3. The marriage of the parties were solemnised on 20.01.2004. Out of the wedlock, a child named Rishabh was born who is presently aged 10 years and has been residing with the present appellant wife, as stated. It was the case of the petitioner husband that their matrimonial life did not run smooth. It was alleged that it was on account of the behaviour of the respondent wife and that her behaviour was violent. It was alleged that she did not like to perform the household work. It appears that differences between spouses resulted into quarrels and criminal case came to be filed by the wife. The husband alleged that the respondent did not take care of son Rishabh.

3.1 On the basis of the pleadings of the husband, following issues came to be framed by the trial court, (i) Whether the petitioner proves that the respondent has subjected him/her physical/mental cruelty (ii) Whether the petitioner proves that the respondent has deserted him/her without any reasonable cause or excuse for a continuous period of more than two years immediately before presenting the present petition (iii) Whether the petitioner is entitled to get decree of divorce (iv) What order and decree.

3.2 All the three issues were answered in affirmative and final decree came to be passed. The operative portion reads as under,

C/FA/344/2022 ORDER DATED: 08/12/2022

"(1) Present Suit moved by petitioner/husband against respondent/wife u/s. 13(1)(i-a)(i-b) of the Hindu Marriage Act, is hereby allowed.

(2) The petitioner's marriage solemnized with the respondent on 20.01.2004 stands dissolved with effect from the date of this order and decree.

(3) Petitioner is directed to pay Rs.3 lac to the respondent as permanent alimony amount for future maintenance for the respondent. (4) The petitioner-husband is hereby directed to pay the entire amount of permanent alimony to the respondent-wife within one month from the date of pronouncement of this order. (5) Parties to bear their own costs."

4. Learned advocate for the appellant submitted that while the judgment and decree as above came to be passed by the family court, the appellant wife had no occasion to put forth her case or raise any defence against the allegations made by the husband.

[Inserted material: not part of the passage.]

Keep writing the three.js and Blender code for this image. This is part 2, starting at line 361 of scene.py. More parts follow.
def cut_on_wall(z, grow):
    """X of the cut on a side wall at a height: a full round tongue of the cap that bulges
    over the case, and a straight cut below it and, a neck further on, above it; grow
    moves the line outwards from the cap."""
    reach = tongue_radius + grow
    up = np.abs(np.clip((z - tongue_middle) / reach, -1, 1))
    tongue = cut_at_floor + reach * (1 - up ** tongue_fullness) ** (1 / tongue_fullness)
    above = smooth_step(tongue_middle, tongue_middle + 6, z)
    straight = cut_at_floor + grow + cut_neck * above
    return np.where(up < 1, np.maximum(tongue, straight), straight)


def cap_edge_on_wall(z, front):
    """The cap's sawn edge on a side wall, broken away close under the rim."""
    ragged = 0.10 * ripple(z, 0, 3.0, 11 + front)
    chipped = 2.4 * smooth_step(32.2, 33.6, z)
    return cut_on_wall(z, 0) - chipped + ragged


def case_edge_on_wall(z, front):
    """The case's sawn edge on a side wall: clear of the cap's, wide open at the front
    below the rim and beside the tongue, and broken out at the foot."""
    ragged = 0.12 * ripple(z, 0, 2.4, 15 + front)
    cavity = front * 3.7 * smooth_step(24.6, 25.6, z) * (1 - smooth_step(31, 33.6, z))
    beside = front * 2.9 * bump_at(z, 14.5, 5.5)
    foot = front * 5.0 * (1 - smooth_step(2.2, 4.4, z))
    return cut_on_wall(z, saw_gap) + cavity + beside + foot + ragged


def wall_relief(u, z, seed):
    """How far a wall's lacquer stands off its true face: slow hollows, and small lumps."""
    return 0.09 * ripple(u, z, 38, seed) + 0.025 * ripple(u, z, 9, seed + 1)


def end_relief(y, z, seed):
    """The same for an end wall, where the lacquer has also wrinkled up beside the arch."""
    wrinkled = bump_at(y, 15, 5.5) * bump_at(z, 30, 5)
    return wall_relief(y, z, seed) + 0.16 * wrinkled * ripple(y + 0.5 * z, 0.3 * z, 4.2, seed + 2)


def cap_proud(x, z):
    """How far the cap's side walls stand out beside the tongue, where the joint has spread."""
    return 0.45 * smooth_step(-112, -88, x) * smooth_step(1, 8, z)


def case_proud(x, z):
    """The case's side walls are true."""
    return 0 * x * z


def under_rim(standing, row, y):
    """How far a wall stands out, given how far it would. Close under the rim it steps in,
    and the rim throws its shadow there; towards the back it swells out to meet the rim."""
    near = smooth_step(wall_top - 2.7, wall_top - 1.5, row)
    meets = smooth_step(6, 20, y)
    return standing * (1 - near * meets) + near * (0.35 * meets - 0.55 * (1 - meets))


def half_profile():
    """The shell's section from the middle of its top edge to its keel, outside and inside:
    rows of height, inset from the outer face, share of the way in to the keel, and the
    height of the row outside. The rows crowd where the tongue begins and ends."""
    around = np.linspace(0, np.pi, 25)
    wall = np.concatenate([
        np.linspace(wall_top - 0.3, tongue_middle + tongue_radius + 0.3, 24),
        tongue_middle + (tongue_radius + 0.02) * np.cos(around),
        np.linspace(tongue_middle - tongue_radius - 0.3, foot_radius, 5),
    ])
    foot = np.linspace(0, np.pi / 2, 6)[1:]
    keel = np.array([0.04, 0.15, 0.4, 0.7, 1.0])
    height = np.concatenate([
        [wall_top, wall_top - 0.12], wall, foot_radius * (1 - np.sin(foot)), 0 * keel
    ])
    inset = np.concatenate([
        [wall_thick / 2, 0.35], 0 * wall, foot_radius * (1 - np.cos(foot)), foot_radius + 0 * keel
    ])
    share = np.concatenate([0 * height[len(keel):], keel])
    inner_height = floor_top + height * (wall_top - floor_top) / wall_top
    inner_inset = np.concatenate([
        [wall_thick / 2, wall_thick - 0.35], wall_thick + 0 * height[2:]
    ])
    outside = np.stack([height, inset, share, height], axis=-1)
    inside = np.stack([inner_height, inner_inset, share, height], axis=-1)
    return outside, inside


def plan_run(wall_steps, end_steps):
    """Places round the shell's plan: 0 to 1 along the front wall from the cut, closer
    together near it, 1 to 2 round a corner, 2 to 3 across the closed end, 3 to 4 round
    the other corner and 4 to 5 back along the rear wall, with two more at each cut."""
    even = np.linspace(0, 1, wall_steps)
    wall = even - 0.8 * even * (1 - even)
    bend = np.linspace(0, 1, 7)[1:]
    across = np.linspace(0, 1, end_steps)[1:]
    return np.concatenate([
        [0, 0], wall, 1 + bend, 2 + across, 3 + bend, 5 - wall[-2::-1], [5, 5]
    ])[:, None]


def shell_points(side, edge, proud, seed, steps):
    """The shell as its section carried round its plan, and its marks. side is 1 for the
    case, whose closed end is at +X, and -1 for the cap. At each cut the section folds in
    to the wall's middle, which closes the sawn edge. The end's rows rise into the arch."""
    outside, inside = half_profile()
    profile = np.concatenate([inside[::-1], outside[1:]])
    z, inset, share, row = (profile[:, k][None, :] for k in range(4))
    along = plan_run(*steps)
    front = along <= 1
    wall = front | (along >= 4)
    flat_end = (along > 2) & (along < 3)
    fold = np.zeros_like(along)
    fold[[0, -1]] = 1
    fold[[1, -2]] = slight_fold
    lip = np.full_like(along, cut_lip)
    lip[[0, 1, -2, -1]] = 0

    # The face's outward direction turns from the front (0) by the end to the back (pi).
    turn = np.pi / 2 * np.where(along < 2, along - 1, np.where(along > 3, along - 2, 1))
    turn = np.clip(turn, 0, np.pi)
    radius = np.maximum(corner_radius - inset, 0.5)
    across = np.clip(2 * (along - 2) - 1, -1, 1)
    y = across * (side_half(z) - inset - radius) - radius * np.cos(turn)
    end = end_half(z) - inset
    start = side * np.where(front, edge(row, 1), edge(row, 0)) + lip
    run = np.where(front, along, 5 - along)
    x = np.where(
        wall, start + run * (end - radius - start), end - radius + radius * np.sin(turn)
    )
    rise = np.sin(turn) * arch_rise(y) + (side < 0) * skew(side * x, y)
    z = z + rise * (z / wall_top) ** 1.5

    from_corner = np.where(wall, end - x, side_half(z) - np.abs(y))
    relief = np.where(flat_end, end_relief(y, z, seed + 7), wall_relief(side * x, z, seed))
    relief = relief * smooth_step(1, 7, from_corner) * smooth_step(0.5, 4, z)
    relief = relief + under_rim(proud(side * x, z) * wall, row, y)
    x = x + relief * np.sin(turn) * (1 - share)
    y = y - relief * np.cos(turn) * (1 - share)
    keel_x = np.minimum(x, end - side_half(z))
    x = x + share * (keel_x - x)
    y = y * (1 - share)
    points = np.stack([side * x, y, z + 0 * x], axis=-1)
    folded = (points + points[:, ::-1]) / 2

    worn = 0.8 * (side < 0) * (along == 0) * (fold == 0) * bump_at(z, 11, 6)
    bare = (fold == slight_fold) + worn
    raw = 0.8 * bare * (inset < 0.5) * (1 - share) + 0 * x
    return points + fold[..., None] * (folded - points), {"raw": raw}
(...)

It was submitted that decree was passed on the basis of ex parte version of the husband.

4.1 The aforesaid aspect could hardly be disputed by the other side inasmuch as the trial court in the impugned judgment recorded thus,

"After registration of the suit, summon was issued to the defendant which was served upon the respondent. But, defendant neither chose to appear before this Court nor filed written statement. Thereafter, defendant's right for filing written statement was closed and it was ordered to proceed the suit ex parte."

C/FA/344/2022 ORDER DATED: 08/12/2022

5. Therefore, it is an admitted position that while the plaintiff lead evidence and it resulted into judgment and decree of the trial court, the respondent wife never had an opportunity to file her written statement. She was deprived of raising defence and never lead the evidence although it was sought to be contended that the summons of the suit was served on the wife still sh did not remain present. However, the fact remains that the wife could not defend the suit nor file written statement, much less she could lead evidence.

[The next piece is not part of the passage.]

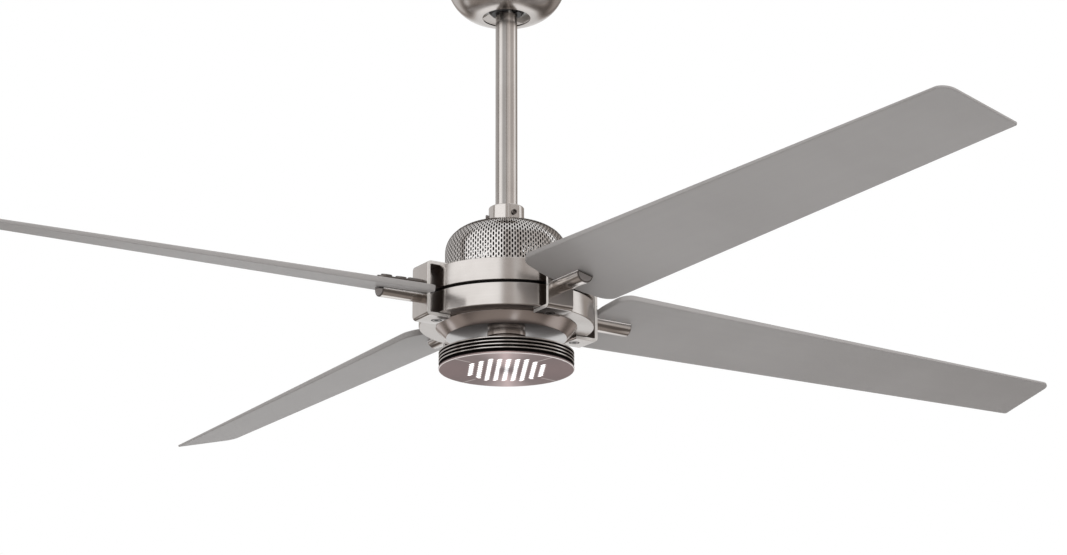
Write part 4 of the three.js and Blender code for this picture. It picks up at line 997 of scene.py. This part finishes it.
# Soft boxes all round that the metal mirrors. Each has the bearing of its middle (degrees from the camera's side,
# right is positive), half its width, the softness of its sides, its lowest and highest level, and its brightness.
softBoxes = [(-45, 39, 4, -14, 52, 1.05), (8, 13, 3, -14, 52, 0.34), (13, 4, 2, -14, 52, 0.18),
             (55, 33, 8, -14, 52, 0.4), (104, 12, 6, -14, 52, 0.95), (138, 20, 6, -14, 52, 0.25),
             (-126, 34, 5, -14, 52, 0.52), (180, 13, 6, -28, 24, 0.64), (180, 13, 6, -4, 24, 0.16),
             (180, 18, 6, -60, -28, 1.0), (-130, 9, 4, -31, -27, 1.1), (28, 10, 5, -84, -64, 0.5),
             (0, 190, 5, -100, -52, 0.17), (-116, 20, 8, -50, -27, 0.22), (118, 20, 8, -50, -27, 0.4),
             (0, 190, 5, 52, 100, 0.7)]
softEdge = 7  # degrees, of a box's lowest and highest level
mirrorBase = 0.12  # brightness between the boxes
warmDark = (1.0, 0.88, 0.8)  # tint of what is dim
# The even light that reaches matt surfaces: strong from the sides, weaker from above, a little more from -Y.
dome = {"side": 1.25, "top": 0.55, "front": 0.6}


# Glossy rays see the soft boxes added up over the base, the camera sees plain white, and all other rays the dome.
def studioWorld():
    world = bpy.data.worlds.new("studio")
    bpy.context.scene.world = world
    world.use_nodes = True
    sheet = Sheet(world.node_tree)
    x, y, z = sheet.parts(sheet.node("TexCoord", None, None, "Generated"))
    turn = math.radians(studio["cameraTurn"])
    right = x * math.cos(turn) - y * math.sin(turn)
    near = (x * math.sin(turn) + y * math.cos(turn)) * -1
    bearing = sheet.bearing(right, near)
    height = sheet.math("ARCSINE", z) * (180 / math.pi)
    mirrored = mirrorBase
    for middle, half, soft, low, high, bright in softBoxes:
        across = 1 - sheet.rise(sheet.between(bearing, middle), half - soft, half + soft)
        mirrored = across * sheet.window(height, low, high, softEdge) * bright + mirrored
    matt = dome["side"] - sheet.rise(height, 25, 75) * (dome["side"] - dome["top"]) - y * dome["front"]
    rays = sheet.node("LightPath", None, None, "Is Camera Ray")
    glossy = rays.other("Is Glossy Ray")
    strength = (mirrored * glossy + matt * (1 - glossy)) * (1 - rays) + rays
    background = world.node_tree.nodes["Background"]
    pale = sheet.math("MAXIMUM", sheet.rise(mirrored, 0.2, 0.8), 1 - glossy)
    colour = sheet.mix(pale, warmDark, (1.0, 1.0, 1.0))
    world.node_tree.links.new(colour.socket, background.inputs["Color"])
    world.node_tree.links.new(strength.socket, background.inputs["Strength"])


studioWorld()

# The camera stands below and to the front, looking up. Its lens, place and shift follow the photograph's view.
view = {"lens": 85.57, "place": (-1.400, -2.260, -1.160), "turn": (105.876, 0.0, -31.781), "shift": (0.0252, 0.0244)}
cameraData = bpy.data.cameras.new("camera")
cameraData.lens = view["lens"]
cameraData.sensor_width = 36
cameraData.sensor_fit = "HORIZONTAL"
cameraData.shift_x, cameraData.shift_y = view["shift"]
camera = bpy.data.objects.new("camera", cameraData)
camera.location = view["place"]
camera.rotation_euler = [math.radians(angle) for angle in view["turn"]]
bpy.context.scene.collection.objects.link(camera)
bpy.context.scene.camera = camera
bpy.context.scene.view_settings.view_transform = "Standard"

5.1 It is true that in a suit, more particularly when factual allegations are to be decided and proved, leading of evidence is necessary. It is also well settled that ex parte order or decree against a party without availing such part the opportunity to defend her case is to be avoided and in all circumstances, the proceedings before the suit should be tried on merits, after dealing with the version of all the sides appearing before the Court.

5.2 In the facts and circumstances of the case, when the respondent wife could not file written statement nor could lead evidence and the decree in her absence was passed, serious prejudice could be said to have been occurred to her.

6. Resultantly, the proceedings of the family suit deserves to be remanded to the Family Court concerned for trial of the suit afresh.

C/FA/344/2022 ORDER DATED: 08/12/2022

6.1 In order that the family court is enabled to consider the case afresh, the impugned judgement and decree is set aside. The proceedings of Family Suit No. 58 of 2020 shall be taken up by the Family Court concerned again and the respondent-appellant wife shall be allowed to file her written statement as well as shall be permitted to lead the evidence. The appellate court shall permit both the sides to lead their respective evidence and pass a fresh judgment and decree.

6.2 Such exercise shall be completed within a period of six months from the date of receipt of this order since the dispute is matrimonial.

6.3 It is clarified that this Court has not expressed any opinion on merits of the case of the either side. Setting aside of the decree and remitting the proceedings back to the Family Court are guided by the principles of natural justice based on the aforesaid ground only.

7. This Appeal stands disposed of accordingly.

Civil Application would not survive in view of the disposal of the main appeal itself.